Even pro-rail optimists would have a hard time describing a bright future for Honolulu 25 years from now.
The environmental impact statement made clear that traffic congestion would be substantially worse with rail than it was back in 2014. And bus commuters will have been forced out of their express buses into feeder buses that only go to the nearest train station, so they can take train cars to more buses that finally take them to their respective destinations.
Many of these rush-hour commuters will have to stand during the train ride. The lucky few who avoid rush hour, however, will have their choice of any seat on the train.
As commuters traverse West Oahu, they can gaze at suburbia rather than prime agricultural land, and residents along the entire 21-mile route can listen as steel-on-steel boxcars accelerate from zero to 60 mph, and then decelerate to zero, at one-mile intervals every few minutes, except from 11 p.m. to 4 a.m.
Those who live anywhere near a train station will wonder why parking facilities were not included at 16 of the 20 train stations, and they will learn to live with creative parking.
Residents not particularly fond of this new lifestyle will try to remember the exact buzzwords from 25 years earlier: Was it transit-oriented development … or developer-oriented transit?
Thanks to U.S. Department of Energy data from other heavy-rail cities — the smallest of which is four times the size of Honolulu — taxpayers in 25 years will wonder why city officials did not tell the public way back in 2014 that this rail system would consume far more energy, on a per-user basis, than car commuters do in an average gasoline-fueled vehicle.
The City & County of Honolulu will have raised property taxes, sewer fees and public-transportation fares dramatically because it built rail with no financial plan beyond the cost of construction. Taxpayers will wonder how city officials in 2014 thought the $100 million annual operating cost would be financed. Did they think money would someday grow on trees?
Another reason for the surge in taxes — surprise, surprise — will be that the Honolulu Authority for Rapid Transportation was not able to contain rail construction costs any better than had other heavy-rail cities, where the average cost overrun for such projects had been 40 percent.
In 25 years it also will be clear that sewers, fresh water supplies and other essential infrastructure do not last forever. Equally shocking, the humongous tab for lifetime health care promised to every city worker will finally come due, just as actuaries had projected back in 2014.
A new batch of federal District Court judges and magistrates will have replaced the old ones, some of whom are still miffed about the 9-foot wide, 40-foot tall, graffiti-covered concrete slab running alongside the federal courthouse.
The lucky few locals who won a chance to buy one of the few "affordable" condominium units in Kakaako will have long since flipped them to foreign nationals who have taken over Kakaako and Waikiki.
Many locals will have moved to Las Vegas by then, so the good news is that much of Honolulu’s financial problems will have fallen on absentee owners of Kakaako high-rises — an area of town named Shanghai East by an elated Mayor Kirk Caldwell.

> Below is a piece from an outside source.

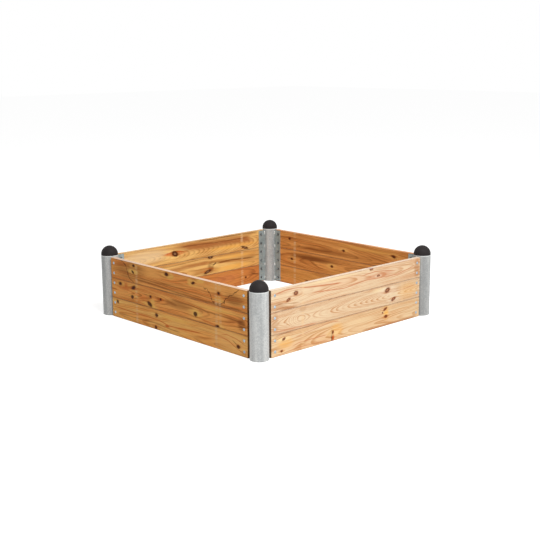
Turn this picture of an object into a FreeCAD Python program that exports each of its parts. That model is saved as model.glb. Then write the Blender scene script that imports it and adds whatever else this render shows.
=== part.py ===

At dawn on the morning of the 25th anniversary of rail, someone will point out that rail hardware lasts only 25 years, even in areas far removed from sea air. A few old-timers might recall former Mayor Frank Fasi’s promise that Aloha Stadium would never rust … and Kirk Caldwell’s promise that rail would hardly make a sound and look real nice, because he was going to hide it behind buildings.
And finally, as youngsters commute in their driverless car, watching a movie or doing office work, assured that the computer driving the car will not get drunk, suffer road rage or carelessness and that traffic will flow smoothly — they will wonder why their parents and grandparents ever allowed rail to be built.